The high road, lost in the misty uplands, is only for the angels.


“In the course of the last forty years, the only part of the world that has enjoyed peace is the continent divided between two zones of political civilization both of them armed with atomic bombs.”

Raymond Aron, Les Dernieres Annees Du Siecle (The Last Years of the Century), p. 68

Sean Crawford
Calgary, at the ending of
The first decade of the second millennium

 ~ The man quoted above would be pleased to know that the European Union, instead of  an individual, was awarded the 2012 nobel peace prize

~The two quotes are from James Clive’s essay on Raymond Aron, from pages 32 and 39, quoted in Cultural Amnesia. ( a really exciting book)

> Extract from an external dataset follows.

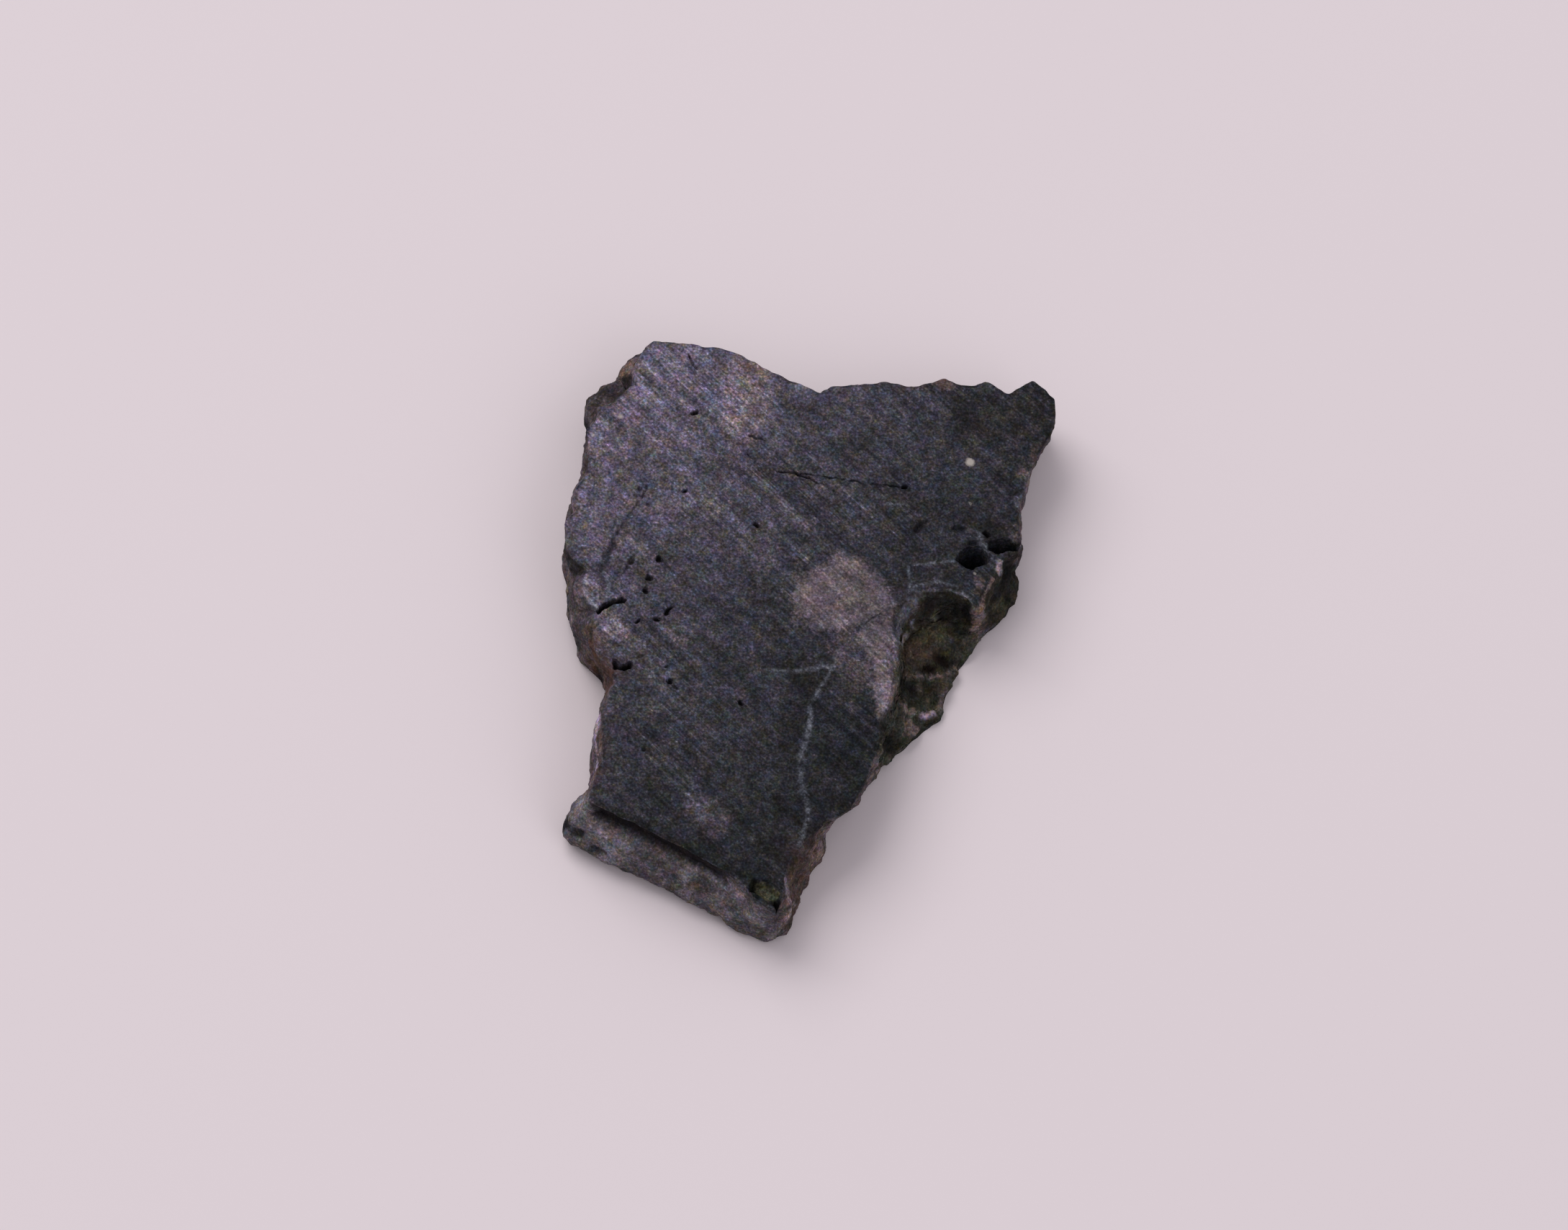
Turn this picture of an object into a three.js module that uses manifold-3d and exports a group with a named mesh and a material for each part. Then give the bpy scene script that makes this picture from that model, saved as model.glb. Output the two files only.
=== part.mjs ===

~William Shakespeare did not invent the phrase “pot calling the kettle black” but he used the concept in one of his comedies, and he used a “cannon equivalent” in (I think) the comedy Twelfth Night. In Will’s day there was a problem with cannons: as they aged they weakened, and you never knew if one was going to burst into dangerous shards. So I laughed when a character retorted, “That was ill shot with elder cannon.”


  1. I've been looking all over for the "you can eat them on the run, you can eat them just for fun" jingle - I thought it was from Pop Tarts but couldn't verify it. I found your blog from a Google search. Thanks!

  2. You're welcome.
    Thank you for explaining, for otherwise my statistics feature "search terms" would have showed your jingle phrase, and I would have wondered if you were a young intern from Kellogs or something...
    As you may already know, if your google search turned up another essay of mine, one where someone else was looking up that jingle. Small world!